Воображаю, какое впечатление он произвел в консульстве своими монгольскими глазами и губами. Но поручение выполнил великолепно: Чарнолусский заявил, что никаких решительно денег Татарову не давал и никакого отношения к его издательству не имеет. Это было уже серьезно. Значит, Татаров товарищам солгал.

Обнаружилось дополнительно кое-что и другое. Согласно тайному решению, принятому у постели Михаила Рафаиловича, было начато наблюдение за жизнью Татарова в Женеве. И скоро обнаружились два странных обстоятельства. Во-первых, Татаров, оказывается, жил не в том отеле, который назвал товарищам, а в другом, в котором прописался под совершенно другой фамилией (выбрав при этом странную для революционера фамилию: Плевинский!). А во-вторых, следивший за ним товарищ с удивлением увидал, что Татаров посещает игорное казино!

Это было для нас неожиданным, так как азартная игра до сих пор не входила в привычки революционеров. И когда товарищ (которого Татаров в лицо не знал) вошел следом за ним в игорную залу, то увидел, что Татаров, действительно, играет в "железную дорогу" и играет крупно.

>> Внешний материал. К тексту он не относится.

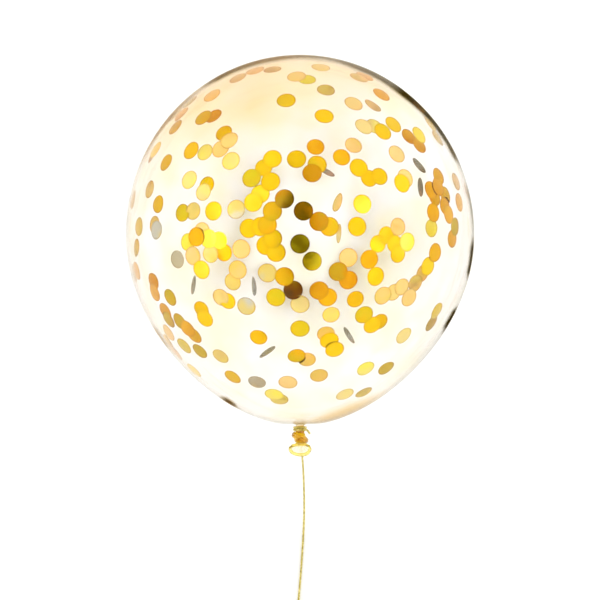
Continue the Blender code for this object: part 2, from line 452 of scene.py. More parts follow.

Это уже требовало объяснений. Объяснения состоялись - Татарова допрашивали Бах, Тютчев, Чернов и Савинков. Всего Татаров объяснить не мог. Что касается 15.000 рублей, то их он, оказывается, получил не от Чарнолусского, а от... отца (его отец был протоиереем кафедрального собора в Варшаве). Ложный адрес в Женеве он дал потому, что не хотел компрометировать женщину, с которой жил. Что же касается посещения игорного казино, то этого он никак не мог объяснить... Он путался в своих показаниях, явно лгал и в конце концов заплакал, закрыв лицо руками.